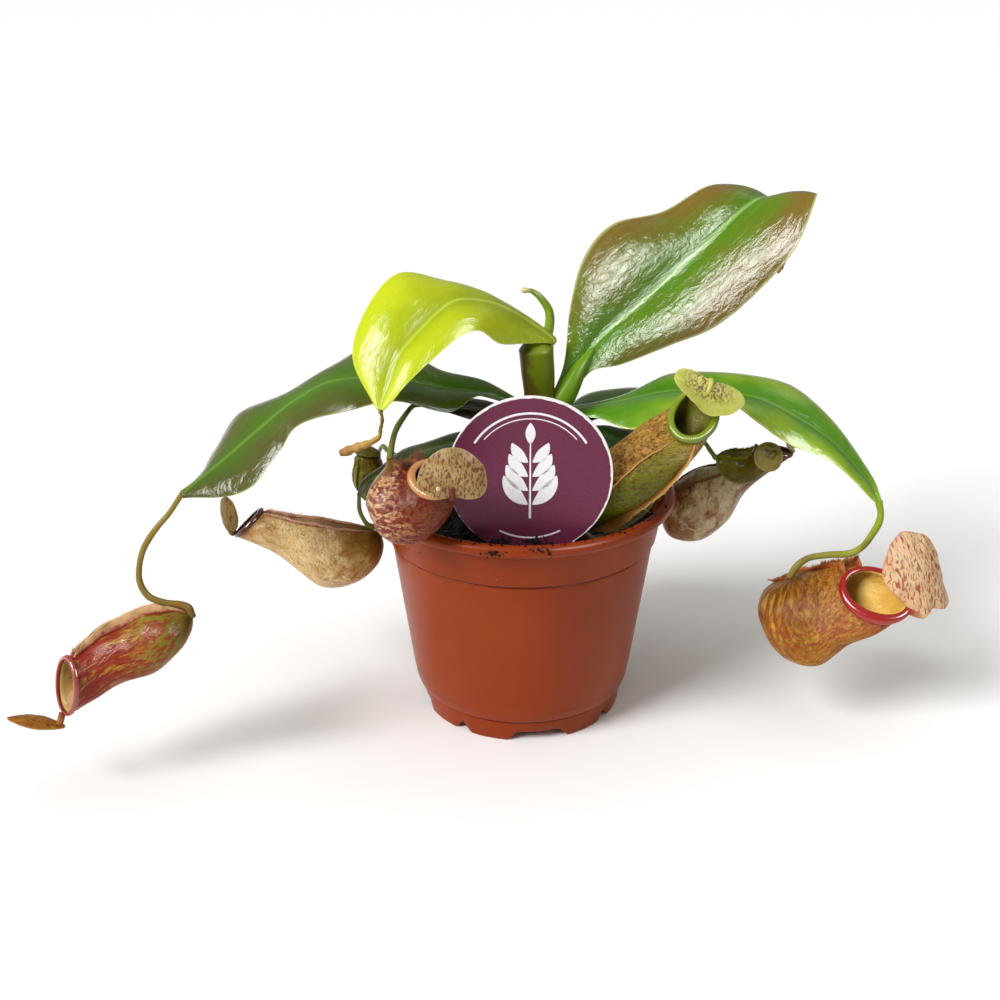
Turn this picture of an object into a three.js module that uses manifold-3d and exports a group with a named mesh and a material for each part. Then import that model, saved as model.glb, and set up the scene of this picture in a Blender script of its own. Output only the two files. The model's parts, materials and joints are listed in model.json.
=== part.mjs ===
import * as THREE from 'three';
import { mergeVertices } from 'three/addons/utils/BufferGeometryUtils.js';
import Module from 'manifold-3d';

// A tropical pitcher plant in a low nursery pot, in millimetres with +Z up.
// The plant is laid out round the pot's axis, and the last lines centre the whole on the origin.

// Driving dimensions of the pot
const POT_RIM_RADIUS = 45;
const POT_HEIGHT = 69.4;
const BEAD_RADIUS = 1.9;
const COLLAR_RADIUS = 41.2;
const COLLAR_TOP = 64.9;
const WALL_TOP_RADIUS = 39.1;
const WALL_TOP = 54.7;
const WALL_FOOT_RADIUS = 33.4;
const WALL_FOOT = 14;
const FOOT_RADIUS = 30.1;
const FOOT_INNER_RADIUS = 27.6;
const FLOOR_BOTTOM = 3.4;
const WALL = 1.2;
const POT_SIDES = 32;
const NOTCHES = 8;
const NOTCH_HEIGHT = 2.9;
const NOTCH_WIDTHS = [3.6, 16];
const NOTCH_START = -36;
const DRAIN_HOLES = 6;
const DRAIN_HOLE_RADIUS = 3;
const DRAIN_RING_RADIUS = 18;

// Driving dimensions of the plant
const GAP = 0.35;
const SOIL_TOP = 60.5;
const SOIL_LUMPS = [0.7, 0.5];
const BLADE_THICKNESS = 0.8;
const CUP_WALL = 0.9;
const LIP_HALF_HEIGHT = 0.8;
const LID_THICKNESS = 0.8;
const LID_NECK_STEPS = 4;
const LID_NECK_SIDES = 5;
const LID_NECK_RADII = [0.95, 0.85, 0.6];
const LID_NECK_REACH = 0.55;
const LID_SPOKES = 16;
const WING_THICKNESS = 0.7;
const WING_ANGLE = THREE.MathUtils.degToRad(30);

// Driving dimensions of the plant tag
const TAG_RADIUS = 22.3;
const TAG_THICKNESS = 0.8;
const TAG_CENTRE = [1.4, -32.6, 85.2];
const TAG_LEAN = THREE.MathUtils.degToRad(3);
const TAG_NECK_HALF = 12.2;
const TAG_NECK_DEPTH = 24;
const TAG_SHOULDER_DEPTH = 30;
const TAG_STAKE_DEPTH = 42;

const wasm = await Module();
wasm.setup();

// Solids and closed meshes

function toSolid(geometry) {
  const bare = geometry.clone();
  bare.deleteAttribute('normal');
  bare.deleteAttribute('uv');
  const merged = mergeVertices(bare, 1e-4);
  const triVerts = new Uint32Array(merged.index.array);
  const vertProperties = new Float32Array(merged.attributes.position.array);
  return new wasm.Manifold(new wasm.Mesh({ numProp: 3, vertProperties, triVerts }));
}

function fromSolid(solid) {
  const mesh = solid.getMesh();
  const geometry = new THREE.BufferGeometry();
  geometry.setAttribute('position', new THREE.BufferAttribute(new Float32Array(mesh.vertProperties), 3));
  geometry.setIndex(Array.from(mesh.triVerts));
  return geometry;
}

// What is left of a solid once the cutters are taken out: its largest body, without the crumbs of the cut
function subtract(geometry, cutters) {
  let solid = toSolid(geometry);
  for (const cutter of cutters) {
    solid = solid.subtract(toSolid(cutter));
  }
  return fromSolid(solid.decompose().sort((a, b) => b.volume() - a.volume())[0]);
}

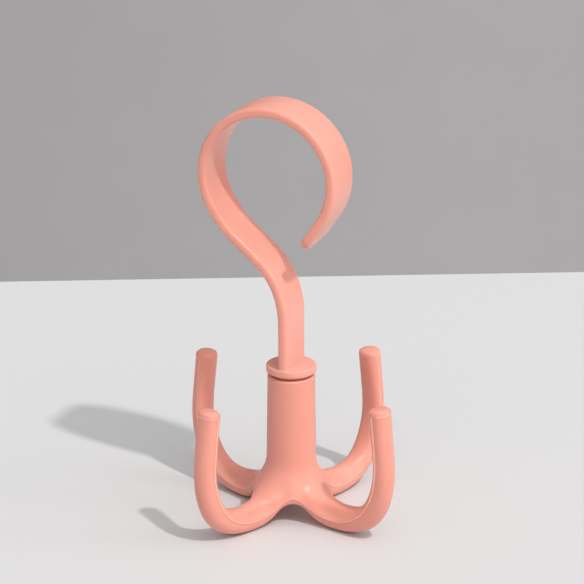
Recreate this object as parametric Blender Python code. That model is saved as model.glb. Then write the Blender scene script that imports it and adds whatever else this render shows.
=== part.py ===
# Hanger with four up-turned claws and a swivelling top hook, moulded in coral polypropylene.
# Two mouldings snap together: the claw base, with its hollow post, and the hook, whose stem
# turns in the post and is held by split barbs under the post's floor.
# Origin: on the swivel axis, on the surface that the claws stand on. The hook lies in the XZ plane.
import math

import bmesh
import bpy
from mathutils import Matrix, Vector

mm = 0.001
degree = math.pi / 180

# Fits and cuts
touch_gap = 0.3 * mm
cut_overrun = 2 * mm
smooth_angle = 35 * degree

# Post of the claw base
post_height = 56.9 * mm
post_top_radius = 9.25 * mm
post_foot_radius = 9.6 * mm
post_rim_chamfer = 0.45 * mm
bore_radius = 6.9 * mm
flare_height = 25.2 * mm

# Hub, where the post spreads into the claws
saddle_radius = 14.6 * mm
hub_lip_height = 9.7 * mm
hub_rim_depth = 2.5 * mm
hub_rim_bulge = 0.7 * mm
floor_height = 8 * mm
floor_thickness = 3 * mm
floor_hole_radius = 4.2 * mm
underside_radius = 10.8 * mm
columns = 16

# Claws
claw_count = 4
first_claw_angle = -19.6 * degree
foot_radius = 27.6 * mm
bend_radius = 21 * mm
upright_lean = 6.8 * degree
tip_height = 54.7 * mm
tip_edge = 3 * mm
crown_rise_share = 0.1
claw_width = 9.2 * mm
claw_depth = 7.6 * mm
foot_depth = 10.4 * mm
foot_flat_depth = 0.35 * mm
root_radius = 13.4 * mm
root_width = 16.4 * mm
root_top_height = 15.8 * mm
root_bottom_height = 3.3 * mm
root_bow = 1.6 * mm
inner_corner_share = 0.8
outer_corner_share = 0.79
bend_steps = 6

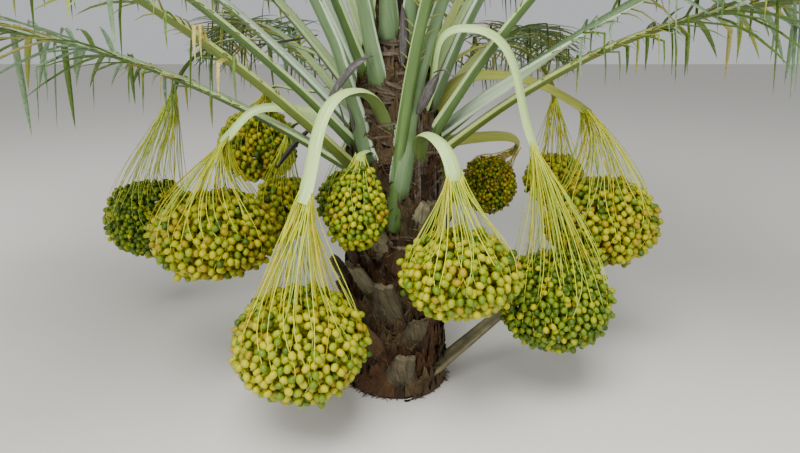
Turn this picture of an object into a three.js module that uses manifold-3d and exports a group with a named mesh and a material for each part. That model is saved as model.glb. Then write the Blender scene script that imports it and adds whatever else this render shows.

- INSTRUCTIONS FOR THE TASK -
The first line to be transcribed is the one containing "Recreate this object", and the last is the one containing "flare_height = 25.2 * mm". Transcribe exactly those lines and nothing else.

- ANSWER FOR THIS EXERCISE -
Recreate this object as parametric Blender Python code. That model is saved as model.glb. Then write the Blender scene script that imports it and adds whatever else this render shows.
=== part.py ===
# Hanger with four up-turned claws and a swivelling top hook, moulded in coral polypropylene.
# Two mouldings snap together: the claw base, with its hollow post, and the hook, whose stem
# turns in the post and is held by split barbs under the post's floor.
# Origin: on the swivel axis, on the surface that the claws stand on. The hook lies in the XZ plane.
import math

import bmesh
import bpy
from mathutils import Matrix, Vector

mm = 0.001
degree = math.pi / 180

# Fits and cuts
touch_gap = 0.3 * mm
cut_overrun = 2 * mm
smooth_angle = 35 * degree

# Post of the claw base
post_height = 56.9 * mm
post_top_radius = 9.25 * mm
post_foot_radius = 9.6 * mm
post_rim_chamfer = 0.45 * mm
bore_radius = 6.9 * mm
flare_height = 25.2 * mm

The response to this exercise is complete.